Op 19 mei vraagt EO-netwerk onder de titel “Mag een christelijke school ‘homodocenten’ weigeren?” aandacht voor de kwestie, zgn. omdat politiek Den Haag er op is aangeslagen.
Aan Chris Janse, adviseur van reformatorische scholen en oud-hoofdredacteur van het RD, vraagt de interviewer: “Wat kan er mis zijn met dat de man homofiel is?” en “Het privé leven gaat toch niemand wat aan?”. De twee vertegenwoordigers van het COC krijgen de vraag: “Is dit geen discriminatie?”.

Is dit nu goede journalistiek?
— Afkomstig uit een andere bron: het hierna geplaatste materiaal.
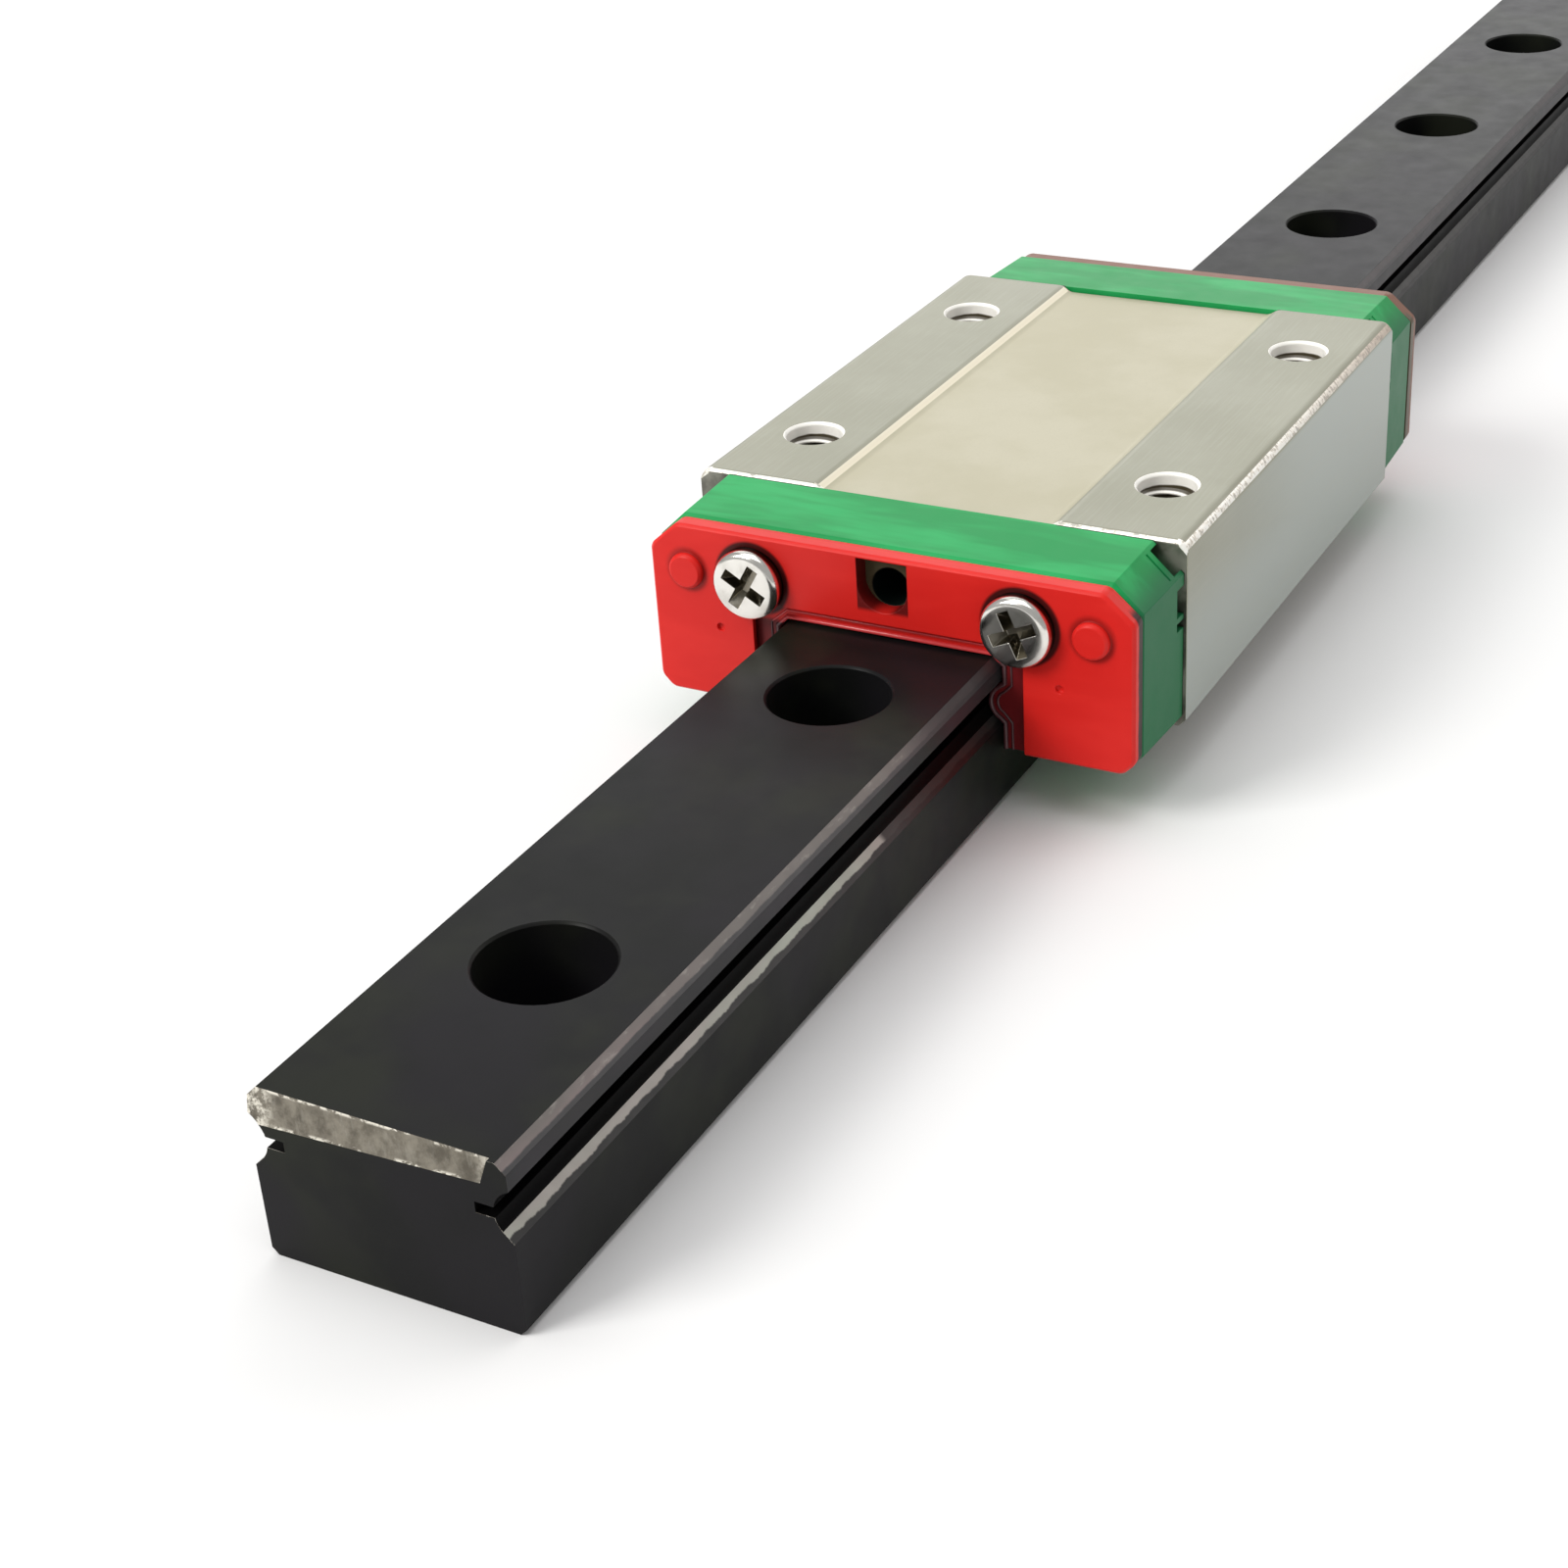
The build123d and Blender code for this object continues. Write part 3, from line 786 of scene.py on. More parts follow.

De vragen zijn scherp en uitdagend, de journalist laat de mensen uitspreken, het probleem en de standpunten lijken na afloop duidelijk. Maar het voelt niet goed.

Wat bij nadere analyse opvalt, is dat het geen open vragen zijn. Er wordt bijv. niet gevraagd: “Is dit discriminatie?”, maar: “Is dit geen discriminatie?”. De interviewer zoekt steeds bevestiging. Bij de EO is kennelijk afgesproken, dat ze daar in Emst aan “homootje pesten” doen. De drie vragen verraden een keuze voor deze bepaalde (EO-vreemde) invals- of aanvalshoek. Het is voor een journalist natuurlijk makkelijker vragen stellen vanuit een vooringenomen en populistisch perspectief dan een gesprek open in gaan.
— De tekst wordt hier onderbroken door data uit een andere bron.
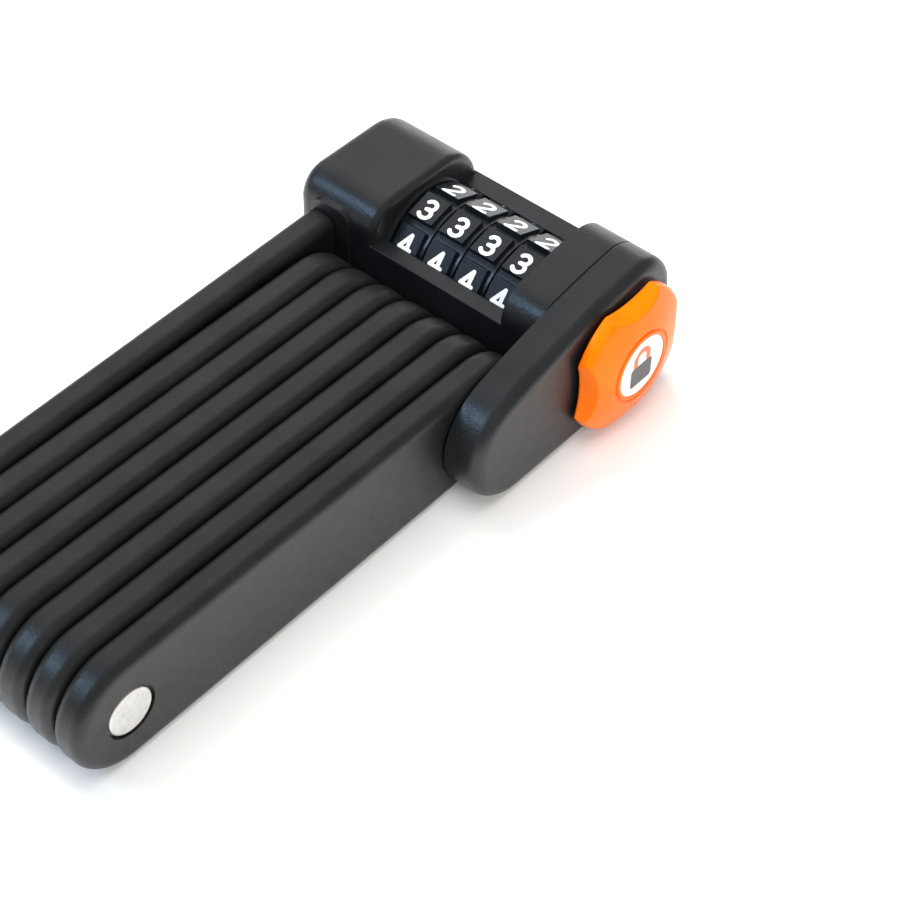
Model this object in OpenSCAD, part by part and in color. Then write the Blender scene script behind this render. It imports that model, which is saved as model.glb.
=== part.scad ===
// Folding bike lock: eight riveted links folded flat beside a four-dial locking head.
// X runs across the stack of links towards the knob, Y along the links towards the head, Z up.

/* [Links] */
// Distance between the two pivots of a link
link_pitch = 91.4; // [88:0.1:95]
// Height of a link's plastic sleeve
link_h = 24.4; // [23.5:0.1:24.8]
// Distance between neighbouring links in the folded stack
stack_pitch = 7; // [6.8:0.1:7.2]
// Gap between neighbouring sleeves
sleeve_gap = 0.3; // [0.1:0.05:0.4]
// Radius along the sleeve's long edges
sleeve_edge_r = 2.2; // [0.8:0.1:2.6]
// Thickness of the steel plate inside a sleeve
core_t = 4; // [3.5:0.1:4.4]
// Height of the steel plate inside a sleeve
core_h = 16; // [14:0.5:18]

/* [Pivots] */
// Radius of a rivet's shank
rivet_r = 3; // [2.5:0.1:3.4]
// Radius of a rivet's head
rivet_head_r = 4.9; // [4.5:0.1:5]
// Thickness of a rivet's head
rivet_head_t = 1.25; // [1:0.05:1.3]
// Radius of the hole in the sleeve around a rivet
pivot_hole_r = 5.4; // [5.3:0.05:5.6]
// Radius of the washer between two plates
washer_r = 4.6; // [4.4:0.05:4.7]
// Angle by which the last link leans away from the others
last_fan = 0.7; // [0:0.1:0.8]
// Angle by which the last link rises towards the head
last_lift = 0.35; // [0:0.05:0.4]

/* [Head] */
// Depth of the head along the links
head_d = 32; // [31:0.5:34]
// Height of the far end of the head
head_h = 31; // [30.5:0.1:32]
// Radius along the head's long edges
head_edge_r = 6.5; // [5:0.5:7]
// Radius along the head's upper back edge
head_back_r = 10; // [7:0.5:11]
// Gap between the ends of the links and the head
head_gap = 1.4; // [1.2:0.1:3]
// Width of the far block, which holds the tongue
far_block_w = 20.4; // [19:0.1:22]
// Width of the near block, beside the cheek
near_block_w = 8.5; // [8:0.1:9]
// Height of the rails beside the dials
rail_h = 22.6; // [21:0.1:24]
// Thickness of the cheek
cheek_t = 8.2; // [7:0.1:8.5]
// Radius of the cheek's rounded front end
cheek_nose_r = 12.5; // [12.2:0.1:12.8]
// Radius of the fillet around the cheek's outer face
cheek_fillet_r = 2.5; // [1:0.1:3]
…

Ben ik hier nu niet te negatief over de EO? De vragen zijn toch niet moeilijk en –naar believen- op de ruggengraat te beantwoorden. Op de keeper beschouwd zijn het eigenlijk inkoppertjes. Maar bedenk je welke vragen niet zijn gesteld, dan verliezen de bovenstaande vragen definitief hun onschuld. Aan het COC had de volgende vragen kunnen worden gesteld: “De geschorste onderwijzer wil geen commotie, dus waar bemoeit u zich mee?”, “Het COC wil diversiteit, waarom dan een gemeenschap -koste wat kost- de gelijkheidsidee willen opleggen? ”, “Waarom het anderszijn van een gemeenschap niet geaccepteerd? ”. En Janse had de vraag voorgelegd kunnen krijgen: “Is hier niet uiteindelijk de Vrijheid van Consciëntie in geding? ”.
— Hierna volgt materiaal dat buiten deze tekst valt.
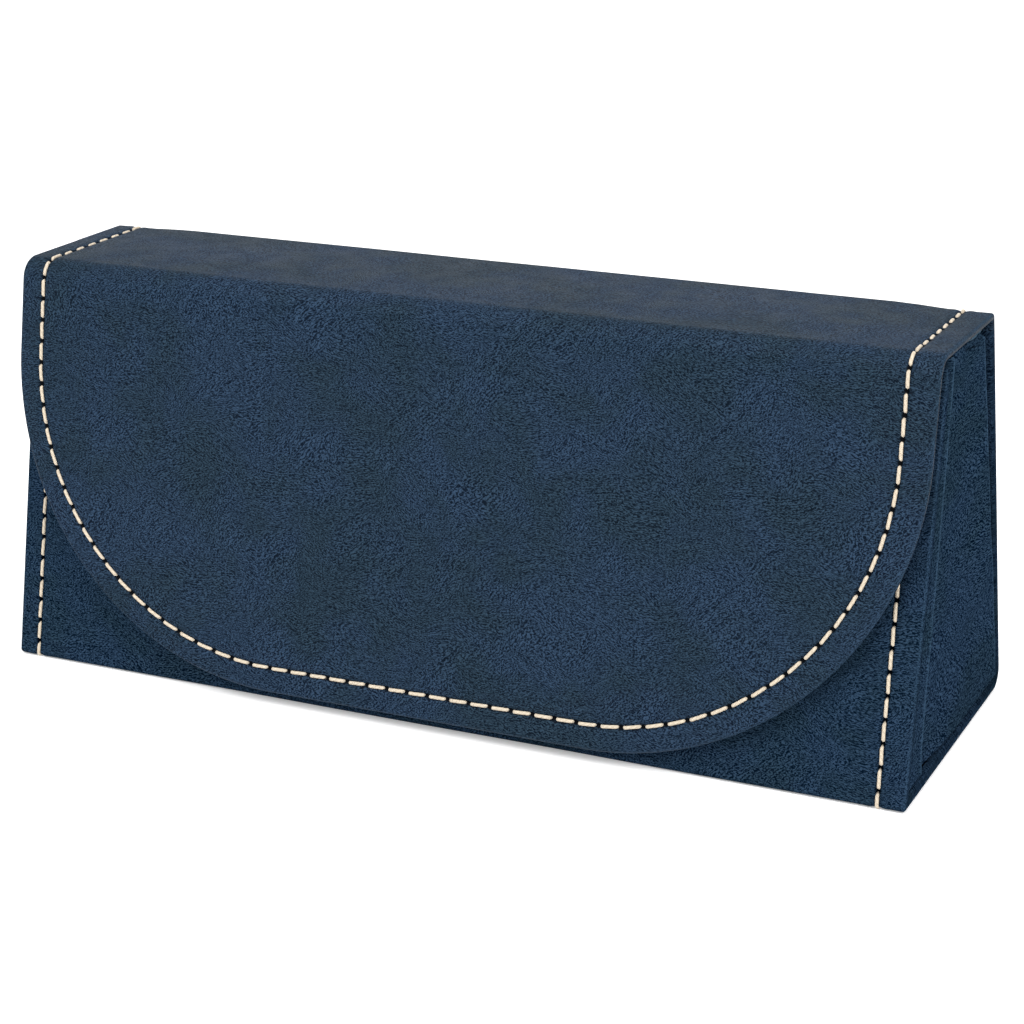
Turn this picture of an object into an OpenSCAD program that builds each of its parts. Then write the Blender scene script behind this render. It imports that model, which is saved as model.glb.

Maar deze principiële vragen werden niet gesteld. Om één of andere redenen moest en zou dit onderwerp verengd worden tot het thema “De jacht op homo’s “. Bij nader inzien en goed beschouwd blijkt het dus om een uitermate oppervlakkig en hetzerig* interview te gaan.

rkh, 2 juni 2009


* Gemeld wordt dat het bestuur van de christelijke school niet voor de camera wil reageren. Maar drie vertegenwoordigers van Emst komen wel in beeld. Alle drie zeggen “geen commentaar” tegen de veldwerkende journaliste. Waarom wordt dat zo uitdrukkelijk in beeld gebracht? En waarom vindt het interview met COC en Janse plaats op het binnenplein van het Binnenhof? Waarbij de interviewer ook nog bijna verwijtend opmerkt, dat de groepen elkaar voor het eerst ontmoeten. Aan het eind van de rapportage wordt gezegd, dat de Commissie Gelijke Behandeling zich er tegen aan gaat bemoeien De moderator eindigt met: “Wordt vervolgd”.
Mag dit niet Inquisitie-journalistiek worden genoemd?